**WHAT YOU NEED TO DO:** Copy each line holding the string "materials".

**DATA EXCERPT:**
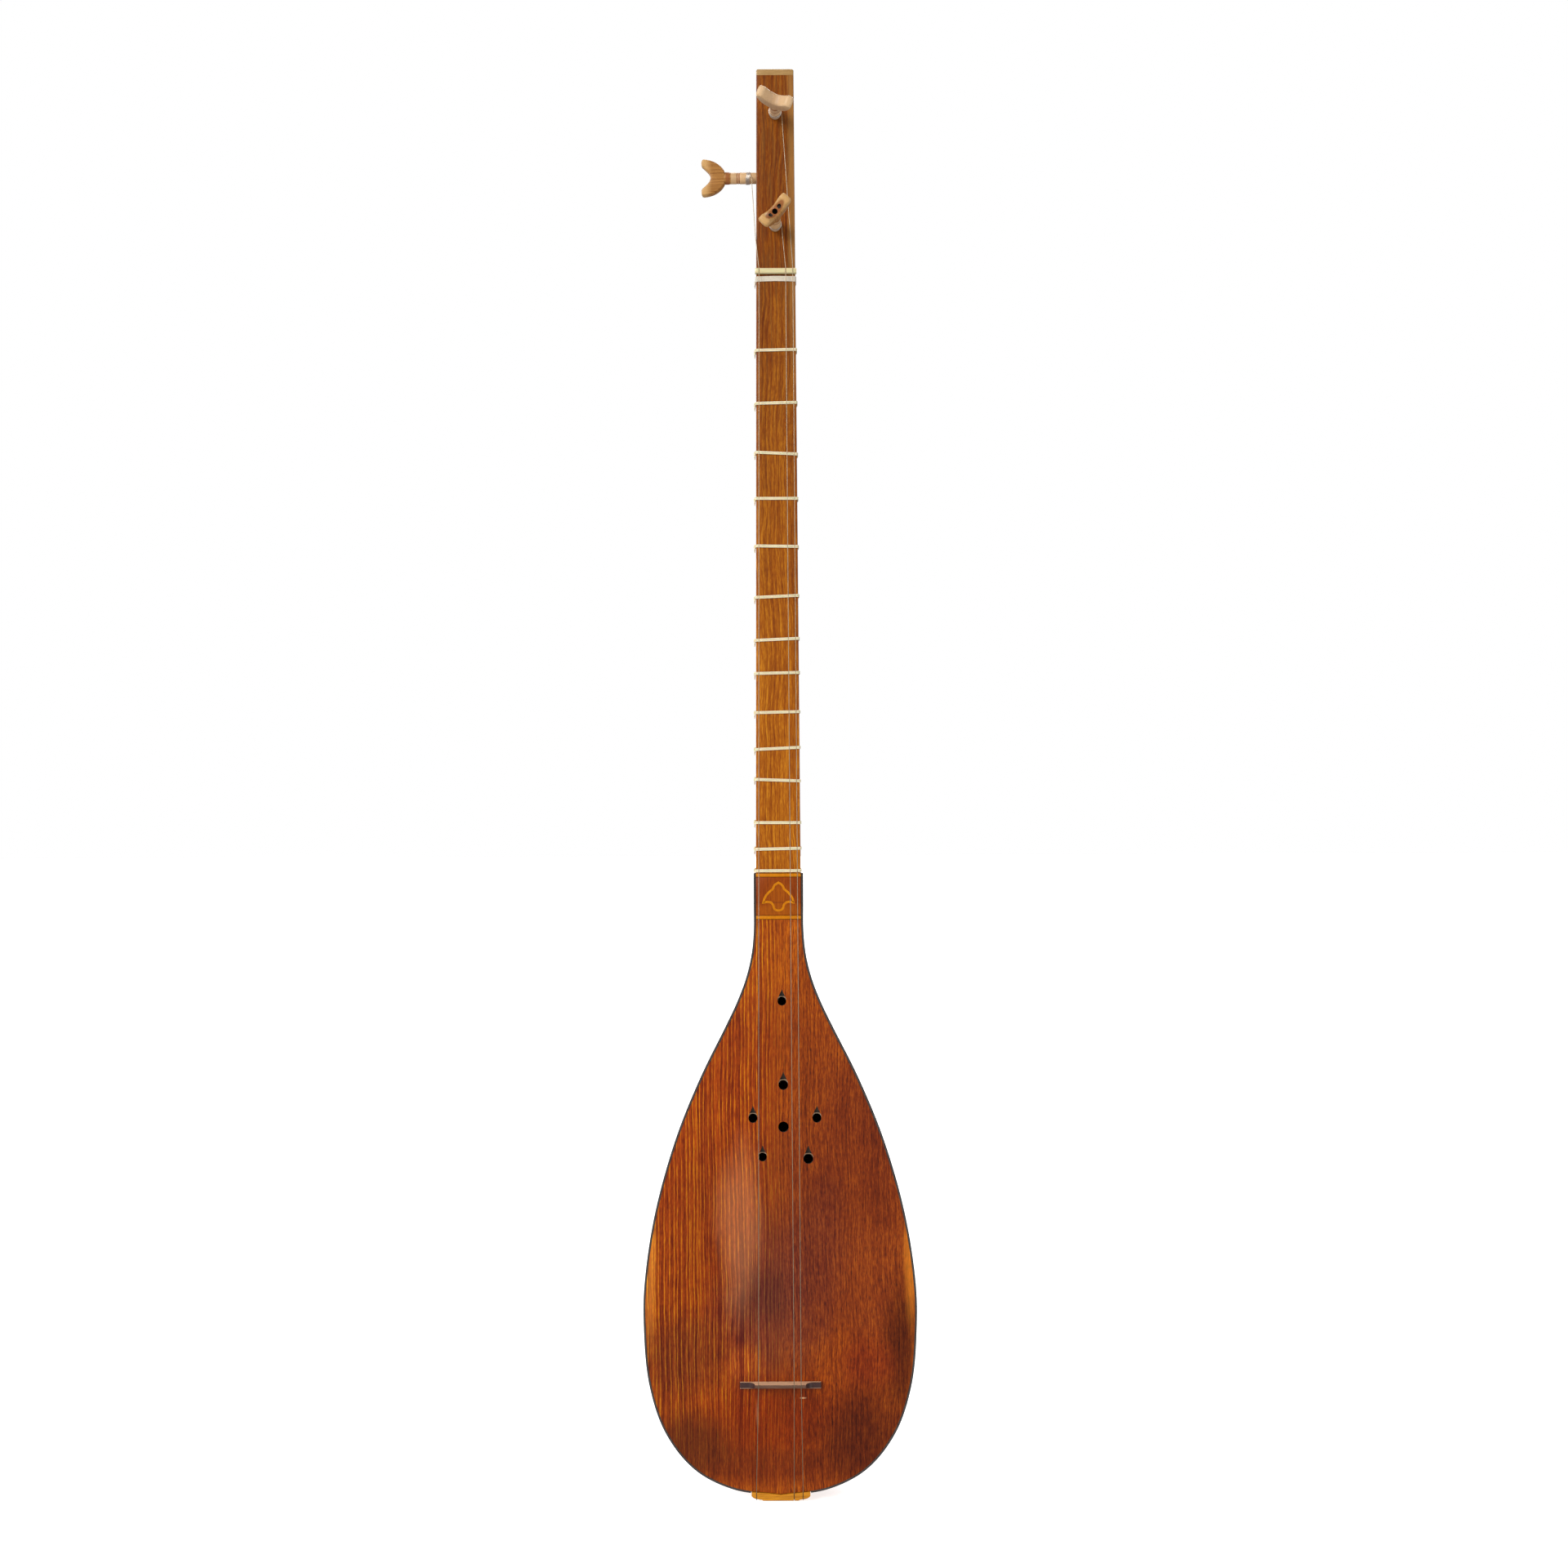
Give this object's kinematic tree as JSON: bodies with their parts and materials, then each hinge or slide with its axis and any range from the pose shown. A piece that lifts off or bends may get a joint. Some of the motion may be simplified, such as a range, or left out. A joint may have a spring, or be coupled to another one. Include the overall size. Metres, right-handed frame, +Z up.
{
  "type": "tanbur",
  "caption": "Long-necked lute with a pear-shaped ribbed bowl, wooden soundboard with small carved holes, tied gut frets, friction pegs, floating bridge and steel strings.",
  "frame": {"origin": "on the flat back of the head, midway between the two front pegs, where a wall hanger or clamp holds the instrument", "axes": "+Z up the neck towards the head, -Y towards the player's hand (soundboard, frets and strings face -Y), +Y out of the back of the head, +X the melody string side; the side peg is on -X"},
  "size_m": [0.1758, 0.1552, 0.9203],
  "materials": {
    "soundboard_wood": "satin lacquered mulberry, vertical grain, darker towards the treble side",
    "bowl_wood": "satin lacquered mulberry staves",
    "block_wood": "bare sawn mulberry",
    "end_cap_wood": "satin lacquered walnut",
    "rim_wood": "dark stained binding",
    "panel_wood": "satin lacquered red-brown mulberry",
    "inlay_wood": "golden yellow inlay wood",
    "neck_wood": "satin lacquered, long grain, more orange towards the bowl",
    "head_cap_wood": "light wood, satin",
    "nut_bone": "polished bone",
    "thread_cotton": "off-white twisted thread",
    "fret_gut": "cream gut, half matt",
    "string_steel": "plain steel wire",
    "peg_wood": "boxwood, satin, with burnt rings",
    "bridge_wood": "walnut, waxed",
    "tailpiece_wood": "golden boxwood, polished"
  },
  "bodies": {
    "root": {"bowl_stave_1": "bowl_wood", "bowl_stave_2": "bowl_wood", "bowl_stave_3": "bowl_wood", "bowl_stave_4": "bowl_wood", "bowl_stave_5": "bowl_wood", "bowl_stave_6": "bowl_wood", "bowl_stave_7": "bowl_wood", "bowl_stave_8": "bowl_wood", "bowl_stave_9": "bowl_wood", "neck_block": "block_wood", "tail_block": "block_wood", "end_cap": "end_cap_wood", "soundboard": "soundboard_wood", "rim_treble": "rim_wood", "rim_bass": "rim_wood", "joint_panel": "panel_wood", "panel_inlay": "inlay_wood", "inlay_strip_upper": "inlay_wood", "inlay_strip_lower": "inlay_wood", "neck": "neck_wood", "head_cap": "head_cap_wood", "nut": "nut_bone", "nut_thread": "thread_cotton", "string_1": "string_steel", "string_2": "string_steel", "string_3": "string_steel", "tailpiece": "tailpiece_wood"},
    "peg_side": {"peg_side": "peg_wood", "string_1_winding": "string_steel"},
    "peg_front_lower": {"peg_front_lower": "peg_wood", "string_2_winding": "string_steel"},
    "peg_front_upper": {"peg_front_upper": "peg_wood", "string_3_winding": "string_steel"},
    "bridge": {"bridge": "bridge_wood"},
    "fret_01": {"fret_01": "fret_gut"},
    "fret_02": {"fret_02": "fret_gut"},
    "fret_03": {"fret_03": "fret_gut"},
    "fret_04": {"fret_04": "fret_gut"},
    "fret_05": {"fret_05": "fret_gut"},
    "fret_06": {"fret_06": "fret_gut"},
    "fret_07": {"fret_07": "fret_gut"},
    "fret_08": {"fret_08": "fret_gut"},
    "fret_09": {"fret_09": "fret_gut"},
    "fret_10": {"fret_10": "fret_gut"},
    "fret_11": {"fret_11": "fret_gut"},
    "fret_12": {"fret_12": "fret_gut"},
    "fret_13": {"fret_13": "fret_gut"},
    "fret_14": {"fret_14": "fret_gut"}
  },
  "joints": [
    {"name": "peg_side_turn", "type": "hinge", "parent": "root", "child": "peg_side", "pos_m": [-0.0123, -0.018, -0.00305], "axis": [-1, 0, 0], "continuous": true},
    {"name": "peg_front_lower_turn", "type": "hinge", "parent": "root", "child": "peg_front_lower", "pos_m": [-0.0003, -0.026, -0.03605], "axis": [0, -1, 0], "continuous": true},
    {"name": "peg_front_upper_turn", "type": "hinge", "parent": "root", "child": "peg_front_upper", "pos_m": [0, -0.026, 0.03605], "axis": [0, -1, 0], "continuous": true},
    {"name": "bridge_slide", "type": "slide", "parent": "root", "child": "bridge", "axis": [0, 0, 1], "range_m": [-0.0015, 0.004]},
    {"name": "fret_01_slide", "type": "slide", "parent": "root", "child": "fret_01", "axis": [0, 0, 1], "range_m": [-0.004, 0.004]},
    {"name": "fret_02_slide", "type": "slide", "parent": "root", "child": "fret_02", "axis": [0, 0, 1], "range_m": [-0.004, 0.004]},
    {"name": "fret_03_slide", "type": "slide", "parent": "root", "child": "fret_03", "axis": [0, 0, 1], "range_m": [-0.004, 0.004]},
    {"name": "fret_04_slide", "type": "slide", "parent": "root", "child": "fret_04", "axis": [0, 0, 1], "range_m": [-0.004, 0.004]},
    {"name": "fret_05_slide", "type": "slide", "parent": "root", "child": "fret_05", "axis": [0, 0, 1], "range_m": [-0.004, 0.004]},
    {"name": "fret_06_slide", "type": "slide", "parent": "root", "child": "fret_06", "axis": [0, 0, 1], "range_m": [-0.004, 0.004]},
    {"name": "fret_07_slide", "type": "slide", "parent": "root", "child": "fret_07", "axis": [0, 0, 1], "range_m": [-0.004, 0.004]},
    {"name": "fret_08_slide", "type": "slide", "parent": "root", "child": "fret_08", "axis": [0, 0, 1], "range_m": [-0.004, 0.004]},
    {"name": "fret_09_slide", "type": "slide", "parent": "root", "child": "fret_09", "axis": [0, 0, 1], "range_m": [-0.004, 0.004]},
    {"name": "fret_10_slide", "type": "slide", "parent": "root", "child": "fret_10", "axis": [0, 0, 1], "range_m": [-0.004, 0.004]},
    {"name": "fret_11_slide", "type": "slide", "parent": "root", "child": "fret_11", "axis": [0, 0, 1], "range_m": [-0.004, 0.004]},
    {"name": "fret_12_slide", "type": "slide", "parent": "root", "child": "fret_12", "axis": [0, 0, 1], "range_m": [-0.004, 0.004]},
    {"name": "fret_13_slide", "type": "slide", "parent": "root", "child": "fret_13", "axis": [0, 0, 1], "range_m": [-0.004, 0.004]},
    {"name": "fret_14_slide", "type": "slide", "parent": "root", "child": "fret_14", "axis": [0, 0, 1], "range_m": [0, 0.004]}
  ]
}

**OUTPUT BELOW:**
Give this object's kinematic tree as JSON: bodies with their parts and materials, then each hinge or slide with its axis and any range from the pose shown. A piece that lifts off or bends may get a joint. Some of the motion may be simplified, such as a range, or left out. A joint may have a spring, or be coupled to another one. Include the overall size. Metres, right-handed frame, +Z up.
  "materials": {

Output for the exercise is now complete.